Reply to Re: strval $_REQUEST

Your name:

Reply:


Posted by Umberto Salsi on 05/17/07 14:56

SterLo <sterling.hamilton@gmail.com> wrote:

> I would guess they are just being redundant.
> You're right $_REQUEST is a string (most PHP variables are).
> So converting a string to a string is pointless.

As far as I know, $_GET $_POST and $_REQUEST are associative arrays
whose elements can be:

- unset (i.e. undefined)

- a string of arbitrary bytes, ranging from 0 up to max(memory_limit,
post_max_size, some_web_server_limit)

- an array of any combination of strings and arrays of strings with
arbitrary keys.

Consider these examples:

1) www.mysite.com/test.php?a=x%00%01x
$_GET['a'] becomes an unexpected "x%5C0%01x"
(here the string is urlencoded() for readability; note the "0" after "%5C")

2) www.mysite.com/test.php?a[]=xxx
$_GET['a'] becomes array(0=>"xxx")

3) www.mysite.com/test.php?a[one]=xxx&a[1]=yyy
$_GET['a'] becomes array("one"=>"xxx", 1=>"yyy"))
(note the keys "one" and 1)

4) www.mysite.com/test.php?a[3]=xxx&a[2][0]=yyy&a[-1]=zzz
$_GET['a'] becomes array(3=>"xxx", 2=>array(0=>"yyy"), -1=>"zzz")

5) www.mysite.com/test.php
$_GET['a'] is not set

The same holds for the $_POST and $_REQUEST arrays.

If all that involves some security issue or not, it depends on how all these
values are handled by your program.

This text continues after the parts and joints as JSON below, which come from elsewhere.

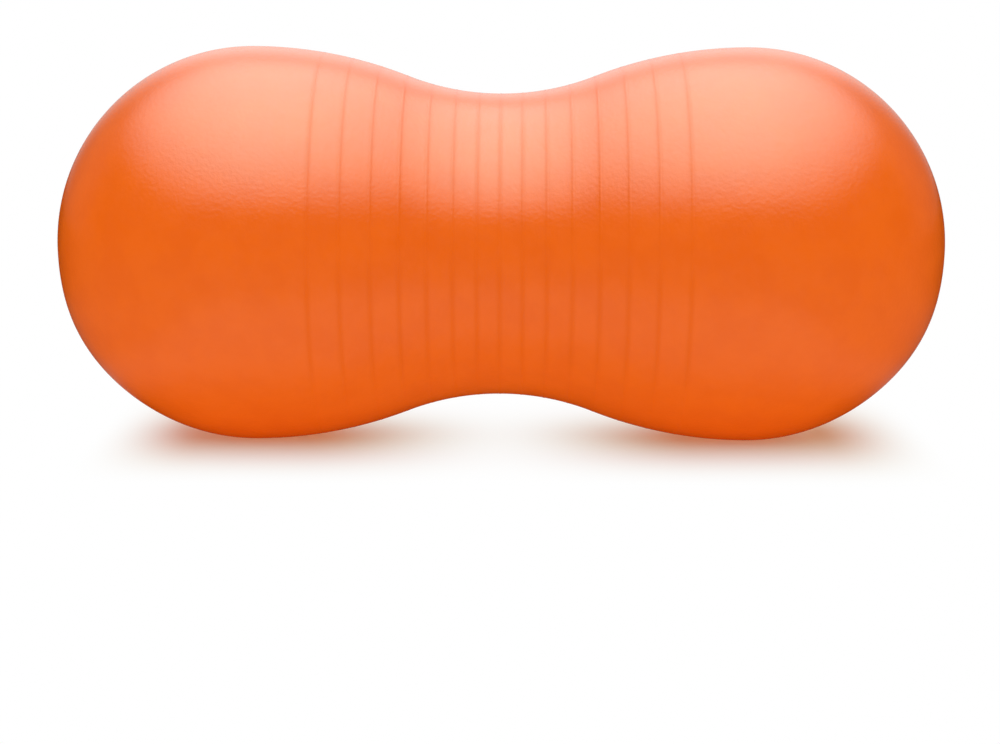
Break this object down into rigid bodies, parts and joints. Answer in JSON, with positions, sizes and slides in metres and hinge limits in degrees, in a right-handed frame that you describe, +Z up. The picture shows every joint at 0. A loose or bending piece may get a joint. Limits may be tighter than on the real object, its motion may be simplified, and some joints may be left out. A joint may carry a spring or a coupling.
{
  "type": "peanut ball",
  "caption": "Air-filled exercise ball shaped like a peanut: round lobes joined by a ringed waist, in a satin PVC skin with a plugged air valve, for sitting, lying and rolling on.",
  "frame": {"origin": "on the floor under the middle of the waist, the centre of the underside of the ball's box", "axes": "+X along the ball, to the end with the valve; +Z up"},
  "size_m": [0.9, 0.4, 0.3984],
  "materials": {
    "orange_pvc": "satin",
    "white_plug": "satin"
  },
  "bodies": {
    "ball": {"ball_shell": "orange_pvc", "valve_seat": "orange_pvc"},
    "plug": {"air_plug": "white_plug"}
  },
  "joints": [
    {"name": "plug_pull", "type": "slide", "parent": "ball", "child": "plug", "axis": [1, 0, 0], "range_m": [0, 0.03]}
  ]
}
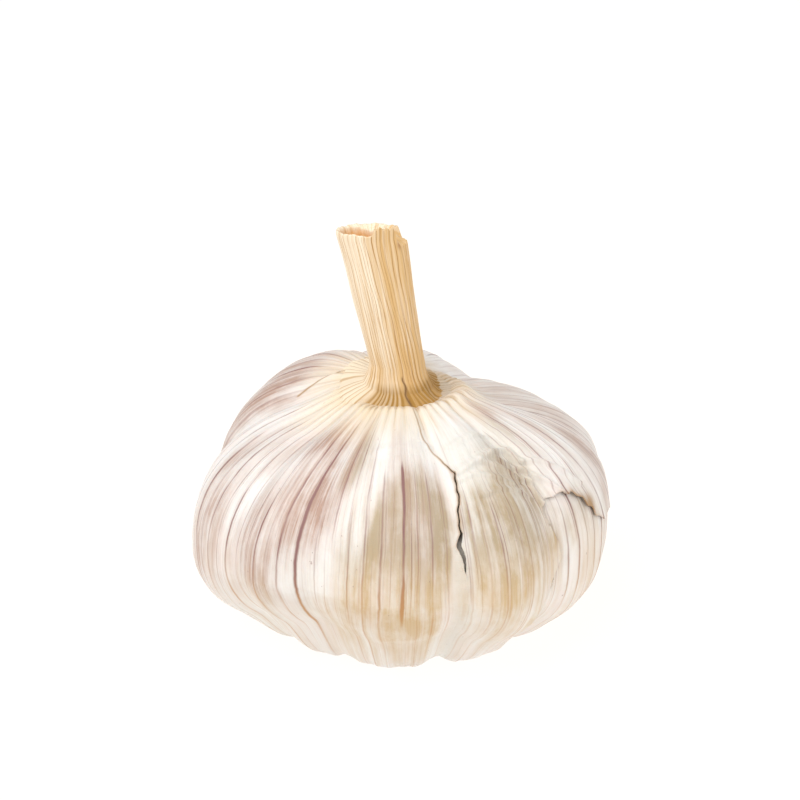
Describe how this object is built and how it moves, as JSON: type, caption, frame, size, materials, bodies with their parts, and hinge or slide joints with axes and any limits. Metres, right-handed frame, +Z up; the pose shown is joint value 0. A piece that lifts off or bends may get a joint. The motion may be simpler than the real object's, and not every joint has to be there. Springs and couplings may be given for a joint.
{
  "type": "garlic bulb",
  "caption": "Dried garlic bulb: lobed cloves in a papery veined skin, a cut dry stem leaning from the neck, and trimmed roots below.",
  "frame": {"origin": "middle of the footprint, on the surface that the bulb stands on", "axes": "+Z up along the bulb's own axis, -Y towards the side with the split skin, +X to the right of that side; the stem leans towards -X"},
  "size_m": [0.0616, 0.061, 0.0598],
  "materials": {
    "skin": "dry papery skin with a faint satin sheen, white with purple and tan veins",
    "stem": "dry straw-coloured fibres, matte",
    "roots": "dry brown cork and cut root stubs, matte"
  },
  "bodies": {
    "root": {"bulb": "skin", "stem": "stem", "roots": "roots"}
  },
  "joints": []
}
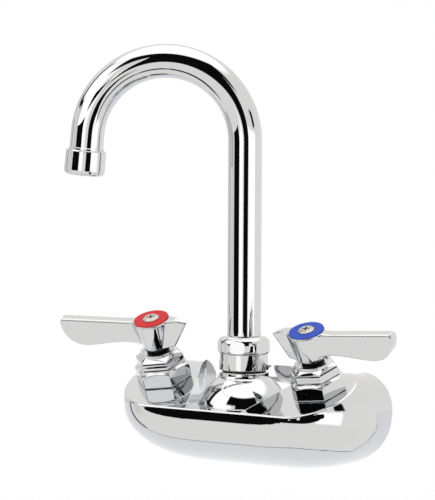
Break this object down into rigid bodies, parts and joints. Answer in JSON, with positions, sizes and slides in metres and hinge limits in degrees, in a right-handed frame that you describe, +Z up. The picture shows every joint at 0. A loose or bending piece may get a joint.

An array can be evaluated as "Array"
when a string is expected, and can be evaluated as 0 if a number is expected.
Some functions of the standard library behave differently depending on the
value they receive, be it a string or an array. Some test for validation
may fail. For example, for the case 3:

strlen($_GET['a']) gives always 5 for any array.

$_GET['a'] + 1 gives 1 for any array

preg_match("/^\\w\$/", $_GET['a']) raises an error and return false

$somearray[ $_GET['a'] ] always select the element of key "Array"

....and so on, with more and more unexpected behaviors and oddities.

The solution: build your own functions/classes that validate and sanitize
every type of input. As a base rule:

A) Most of the received parameters are (should be...) strings. Apply
a (string) type-cast:

$s = (string) $_GET['a'];

then remove control chars and check proper encoding (ISO-..., UTF-8, etc.).

B) <textarea>: as for A, but \t \r and \n should be preserved.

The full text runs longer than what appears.